Immigration is a highly sensitive topic in most of the bloc’s 27 member states, even though irregular migrants arriving in Europe last year were a third of the 1 million seen during the crisis in 2015, and numbers fell further this year.

Leaky external EU borders are destroying the EU’s Schengen passport-free travel area, fuelling the rise of far-right parties and affecting election results across Europe, making migration a key political problem.

The European Council calls for determined action at all levels to facilitate, increase and speed up returns from the European Union using all relevant EU policies instruments and tools, including diplomacy, development, trade and visas, the leaders said in written conclusions of their meeting.

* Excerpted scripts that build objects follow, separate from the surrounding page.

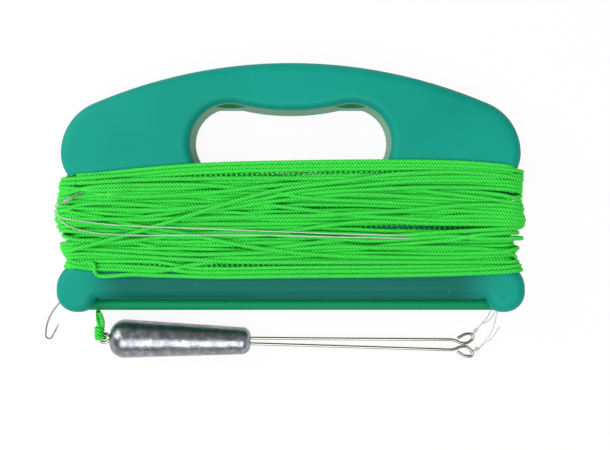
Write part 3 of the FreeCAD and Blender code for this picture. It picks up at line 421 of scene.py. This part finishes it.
# a closed tube: round each centre, a ring of points at the angles and the reach given
def sweptTube(name, centres, angles, reach, material):
    count, sides = angles.shape
    across, up = carriedFrames(centres)
    rings = (
        centres[:, None, :]
        + across[:, None, :] * (np.cos(angles) * reach)[:, :, None]
        + up[:, None, :] * (np.sin(angles) * reach)[:, :, None]
    )
    first = np.arange(count - 1)[:, None] * sides + np.arange(sides)[None, :]
    following = np.arange(count - 1)[:, None] * sides + (np.arange(sides)[None, :] + 1) % sides
    quads = np.stack([first, following, following + sides, first + sides], axis=2).reshape(-1, 4)
    caps = [list(range(sides))[::-1], list(range((count - 1) * sides, count * sides))]
    mesh = bpy.data.meshes.new(name)
    mesh.from_pydata(rings.reshape(-1, 3).tolist(), [], quads.tolist() + caps)
    mesh.polygons.foreach_set("use_smooth", [True] * len(mesh.polygons))
    return newObject(name, mesh, material)


def clearTube(name, route, diameter, step, sides):
    centres, at = evenSteps(route, step)
    angles = np.tile(np.linspace(0, fullTurn, sides, endpoint=False), (len(centres), 1))
    piece = sweptTube(name, centres, angles, diameter / 2, snoodFinish)
    return piece, centres, float(at[-1])


lineShape = {
    "diameter": 2.3 * mm,
    "lay": 4.6 * mm,  # one full turn of a strand
    "grooveDepth": 0.3,  # as a share of the radius
    "firstGroove": 60,
    "lobe": (0, 38, 82),  # degrees from a groove to that groove and to the strand's two high points
}


# a line whose section has three lobes, which turn once in each lay
def twistedTube(name, route, step):
    centres, at = evenSteps(route, step)
    around = np.array([
        lineShape["firstGroove"] + strand * 120 + part for strand in range(3) for part in lineShape["lobe"]
    ])
    reach = np.tile([1 - lineShape["grooveDepth"], 1.0, 1.0], 3) * lineShape["diameter"] / 2
    turn = at[:, None] / lineShape["lay"] * fullTurn + np.radians(around)
    piece = sweptTube(name, centres, turn, reach, lineFinish)
    share = around / 360
    shareNext = np.append(share[1:], share[0] + 1)
    lay = np.zeros((len(at) - 1, len(around), 4, 2))
    lay[..., 0] = np.stack([at[:-1], at[:-1], at[1:], at[1:]], axis=1)[:, None, :]
    lay[..., 1] = np.stack([share, shareNext, shareNext, share], axis=1)
    onCaps = np.full((2 * len(around), 2), 0.5)
    layer = piece.data.uv_layers.new(name="lay")
    layer.data.foreach_set("uv", np.concatenate([lay.reshape(-1, 2), onCaps]).ravel())
    return piece, centres, float(at[-1])


# The winding, in millimetres. Each turn passes the same stations round the core. At a station a
# turn has a level along the frame's y and a height n above the core. A profile is a row of pairs:
# a place, and the value there.

winding = {
    "coreHalf": 110.0,
    "coreHalfDepth": 6.8,
    "middle": 13.8,
    "cornerRadius": 3.0,
    "flatStations": 39,
    "endStations": [  # the angle round the core's end, and the corner there: front 1, back -1
        (67.5, 1), (45, 1), (22.5, 1), (0, 1), (0, 0), (0, -1), (-22.5, -1), (-45, -1), (-67.5, -1),
    ],
    "strand": 2.3,
    "layers": [
        {"turns": 17, "height": 1.2, "wander": 1.0, "inset": 3.0},
        {"turns": 20, "height": 3.4, "wander": 2.4, "inset": 1.0},
        {"turns": 18, "height": 5.2, "wander": 4.2, "inset": 0.0},
    ],
    "slack": 0.7,  # how far a turn's height strays within its layer
    "waves": [(9, 1.0), (19, 0.3)],  # how often the wander changes along a turn, and by what share
    "frontTop": [
        (-118, 5.0), (-103, 5.8), (-92, 6.8), (-75, 9.0), (-50, 10.4), (-20, 11.4),
        (30, 11.6), (90, 11.6), (104, 9.8), (118, 6.4),
    ],
    "frontBottom": [
        (-118, -36.0), (-103, -37.4), (-97, -39.0), (-90, -39.8), (-76, -40.8), (-60, -42.2),
        (-40, -42.8), (40, -42.8), (98, -41.6), (118, -39.6),
    ],
    "backTop": [(-118, 5.0), (-75, 10.0), (-48, 13.8), (-26, 13.2), (0, 12.2), (60, 11.2), (118, 6.4)],
    "backBottom": [(-118, -37.6), (-60, -42.6), (0, -44.2), (60, -42.6), (118, -40.4)],
    "leftEdge": [
        (-41, 115.1), (-36, 115.1), (-32.2, 117.7), (-29.1, 118.2), (-26, 116.7), (-22.9, 118.2),
        (-19.9, 120.3), (-16.8, 120.8), (-13.7, 120.8), (-10.6, 121.3), (-7.5, 119.7), (-4.4, 119.2),
        (1.7, 118.7), (4.8, 117.2), (7, 116.4),
    ],
    "rightEdge": [
        (-41.4, 118.8), (-38.4, 117.2), (-35.3, 115.2), (-32.2, 115.7), (-29.1, 118.8), (-26, 119.3),
        (-22.9, 116.7), (-19.9, 119.3), (-16.8, 121.0), (-13.7, 119.3), (-10.6, 119.8), (-7.5, 118.2),
        (-4.4, 118.8), (1.7, 118.8), (7, 119.5),
    ],
    # gaps part the turns into bunches near the ends: the level of each, and how far it pushes them
    "leftGaps": [(-8.5, 1.2), (-25.6, 2.2), (-33.6, 1.4)],
    "rightGaps": [(-7.6, 1.3), (-22.6, 2.0), (-33.4, 1.5)],
    "gapsStart": 55,
    "gapsGrow": 50,
    "gapEdge": 0.8,
    "gapReach": 5,
    # the last turns cross over the layers, each on its own route
    "over": [
        {"height": 6.9, "route": [
            (-118, -35.5), (-109, -32.1), (-85, -26.1), (-70, -21.3), (-58, -17.1), (-34, -9.4),
            (-17, -3.4), (5, 1.4), (38, 3.6), (51, 7.0), (80, 8.4), (118, 2.0),
        ]},
        {"height": 5.0, "route": [
            (-118, -3.0), (-60, -1.0), (-20, 3.4), (22, 2.7), (54, 0.7), (74, -3.8), (100, -6.4),
            (110, -9.0), (118, -14.2),
        ]},
        {"height": 5.9, "route": [
            (-118, -11.0), (-82, -12.0), (-55, -12.5), (-32, -11.7), (-16, -7.0), (2, -3.2),
            (18, -1.2), (35, 1.0), (50, 4.0), (67, 5.4), (90, 5.6), (118, -0.5),
        ]},
        {"height": 5.3, "route": [
            (-118, -6.0), (-60, -6.5), (-20, -9.0), (-5.5, -9.0), (15, -14.2), (48, -15.5), (118, -17.5),
        ]},
        {"height": 6.2, "route": [
            (-118, -13.0), (-95, -16.0), (-67, -22.0), (-39, -27.2), (-9, -32.4), (9, -34.4),
            (40, -36.5), (90, -36.8), (118, -35.0),
        ]},
        {"height": 5.2, "route": [
            (-118, -38.0), (-90, -40.5), (-63, -42.0), (-43, -40.9), (-30, -36.6), (-4, -33.7),
            (22, -31.8), (61, -28.5), (100, -23.6), (118, -22.0),
        ]},
        {"height": 6.9, "route": [
            (-118, -36.8), (-110, -38.3), (-102, -40.6), (-97, -42.6), (-92, -44.0), (-40, -44.8),
            (40, -44.8), (98, -43.4), (118, -40.6),
        ]},
    ],
    "overSlack": 0.2,
    "lastLevel": -41.2,  # where the line leaves the winding at the back
    # the last turn comes out from under its neighbours on these points, in place of a few stations
    "hitch": [
        (-104.0, -38.6, 25.4), (-100.4, -38.0, 25.0), (-98.2, -38.6, 25.6), (-97.4, -40.6, 27.0),
        (-97.6, -42.8, 27.2), (-96.4, -44.6, 26.6), (-93.4, -45.0, 26.4), (-89.6, -44.8, 26.4),
    ],
    "hitchAfter": 1,
    "hitchBefore": 5,
    "shortOfEnd": 11,  # stations that the last turn doesn't reach
    # places where the outer turns pass over the parked hook or a snood
    "covers": [
        {"x": (-100.5, -83), "y": (-2.6, 4.4), "height": 7.5},
        {"x": (-94, -88), "y": (-6.0, -2.0), "height": 7.3},
        {"x": (66, 120), "y": (-27.0, -21.0), "height": 5.8},
    ],
    "coverFade": (8, 1.5),  # along x and along y
    "pieces": [  # the first turn, the one after the last, and the step between the tube's rings
        (0, 17, 2.6), (17, 27, 1.1), (27, 37, 1.1), (37, 45, 0.55), (45, 53, 0.55), (53, 62, 0.55),
    ],
    "seed": 11,
}
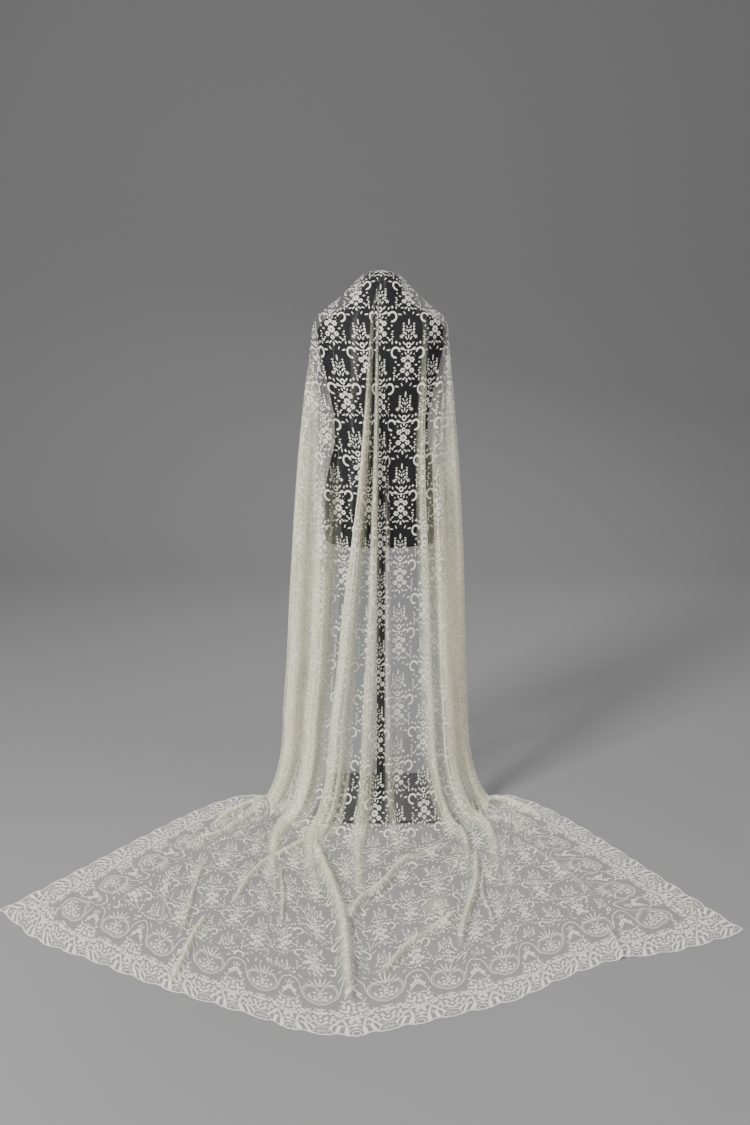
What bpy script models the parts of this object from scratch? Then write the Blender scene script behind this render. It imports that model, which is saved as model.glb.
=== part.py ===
"""Lace bridal veil draped over a limbless dress form on a stand.

Metres, +Z up. The floor is z = 0 and the centre of the base plate stands at the origin.
The back of the form, which carries the train, faces -Y.
"""
import math

import bmesh
import bpy
import numpy as np

# Stand
PLATE_SIDE = 0.360
PLATE_THICKNESS = 0.008
PLATE_EDGE_ROUND = 0.0015
POLE_RADIUS = 0.0125
POLE_SEGMENTS = 24
SEAM = 0.0003

# Form: height, half width, half depth, centre y of each section
FORM_UNDERSIDE = 0.822
FORM_SIDES = 32
FORM_SECTIONS = (
    (0.822, 0.162, 0.108, 0.000),
    (0.832, 0.167, 0.113, 0.000),
    (0.890, 0.171, 0.117, -0.002),
    (0.960, 0.170, 0.114, -0.003),
    (1.040, 0.152, 0.101, 0.000),
    (1.120, 0.134, 0.090, 0.004),
    (1.190, 0.136, 0.092, 0.006),
    (1.270, 0.152, 0.102, 0.008),
    (1.340, 0.168, 0.103, 0.004),
    (1.400, 0.180, 0.090, -0.002),
    (1.435, 0.182, 0.074, -0.006),
    (1.458, 0.168, 0.064, -0.006),
    (1.475, 0.142, 0.058, -0.004),
    (1.492, 0.112, 0.054, -0.002),
    (1.510, 0.085, 0.051, 0.000),
    (1.532, 0.060, 0.050, 0.000),
)
FORM_NECK_TOP = 1.532
CAP_HALF_WIDTH = 0.058
CAP_HALF_DEPTH = 0.050
CAP_WALL_HEIGHT = 0.020
CAP_TOP = 1.600
CAP_RINGS = 6

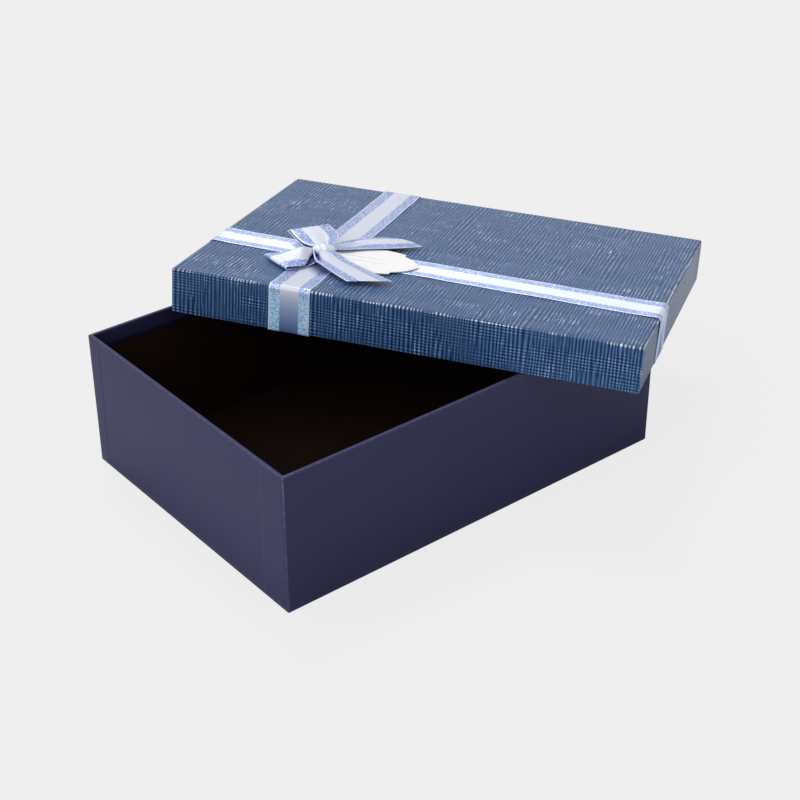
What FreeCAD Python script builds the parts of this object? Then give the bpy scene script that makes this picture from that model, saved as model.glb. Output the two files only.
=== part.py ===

Out of 484,000 non-EU citizens ordered to leave the EU last year, only 20% returned home. European Commission President Ursula von der Leyen said the Commission was working to improve this number and would soon present a law to deal with it.

EU LEADERS BACK POLAND AGAINST MIGRATION ‘HYBRID ATTACK’
The leaders also supported Poland in its plan to temporarily suspend accepting asylum applications from migrants pushed across the country’s eastern border by Belarus and Russia.

While many non-governmental organisations say the decision to refuse asylum applications is a violation of the EU’s charter of fundamental rights, von der Leyen said it was legal as a temporary response to a hybrid attack by Minsk and Moscow.

Russia and Belarus…cannot be allowed to abuse our values, including the right to asylum, and to undermine our democracies, EU leaders said in the conclusions. The European Council expresses solidarity with Poland. … Exceptional situations require appropriate measures.

In July Finland, which faced a similar challenge from migrants pushed through its border with Russia, also suspended accepting asylum applications.


EU leaders also discussed setting up “return hubs” in countries outside the EU, where migrants whose EU asylum bids were refused could await deportation to their home country, providing it was safe to return them there.

Von der Leyen said the discussion on how to organise such hubs was still in progress to establish what third country could be considered safe, how long a migrant could be kept in a hub and what to do if a return to the home country was not possible.

The right-wing government of Italy has already set up such a “return hub” in Albania, and the conservative Dutch government is considering sending rejected African asylum seekers to Uganda.

Not all leaders were enthusiastic about the idea.

German Chancellor Olaf Scholz said that for a country as big as Germany, asylum processing hubs outside the bloc would only be able to handle a fraction of requests and that a law on fast returns would be more helpful.

Scholz and other leaders also stressed the EU badly needed migrants as the EU population ages and pay-as-you-go pensions systems come under increasing strain.

Spanish Socialist Prime Minister Pedro Sanchez said migration was a positive phenomenon and something that Spain and other European economies desperately needed to prop up ailing birth rates and their welfare states.

Do we want a prosperous and therefore open Europe, or do we want a poor and therefore closed Europe? Sanchez said.

We need to address the migration phenomenon with future generations in mind, not the next elections.